In summation, then, there are two main upshots of the principle, if you accept it: first, try to keep calm yourself, and second, try to avoid making others angry where possible.

It's been a bit of a labour getting to two such obvious points, hasn't it? I felt it was worth it to make sure I've covered all my bases, though. It would be hilariously ironic, after all, if I was careless and this turned out to be my first blog post to produce an angry row in the comments (I say this in the hope of forestalling such a debate). In all seriousness, though, I would love to collect more opinions on the principle. Does it match your experience?

Appendix: The Problem of Verification

A quick note on evidence and proof. My own experiences are fairly consistent in their support of the principle. Of course, anecdotal evidence is never good evidence, particularly when limited to a single perspective. Still, I don't think the principle is completely unfalsifiable.

I take it as axiomatic that anger can't be precisely quantified. That's not an uncontroversial claim, but it's where I'm coming from (and I can cite good philosophical arguments on the point if challenged). On the other hand, with a suitably refined framework, I think useful outcomes can be counted.

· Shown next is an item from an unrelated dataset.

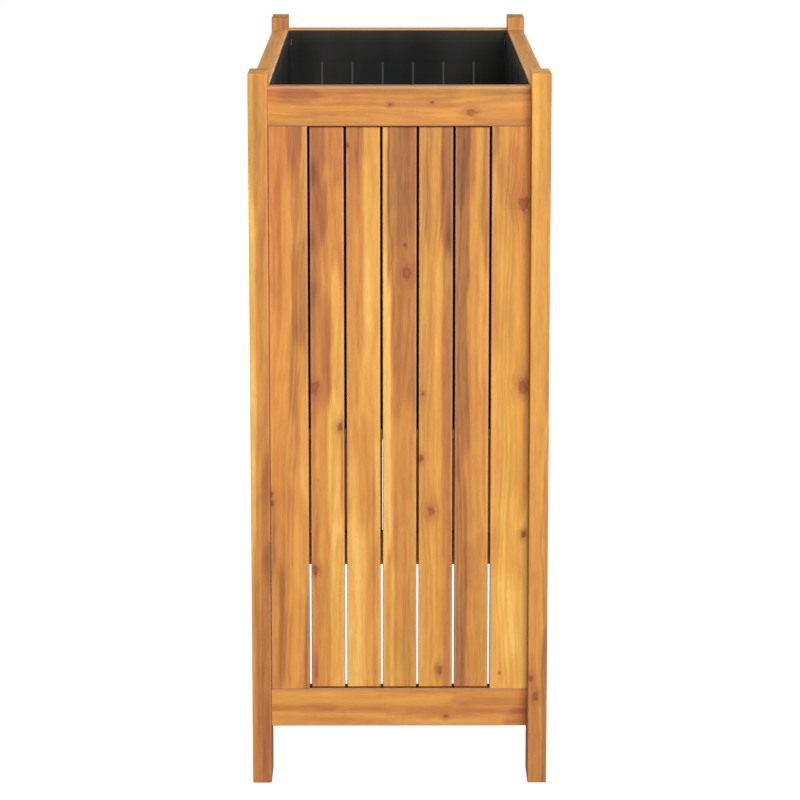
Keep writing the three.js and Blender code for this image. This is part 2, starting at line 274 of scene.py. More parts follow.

If anyone's still interested enough by this point (and I recognise this is a ludicrously long blog post already), here's the best kind of test I've been able to imagine for the principle. You can't just measure the anger in a debate and then count useful outcomes, because you can't just measure the anger. But you can find debates as they happen, survey the participants afterwards about useful outcomes, and then compare that to how angry the debate seems to have been. At best it will give you a statistical distribution, but that's at least capable of refuting the principle if it's wrong.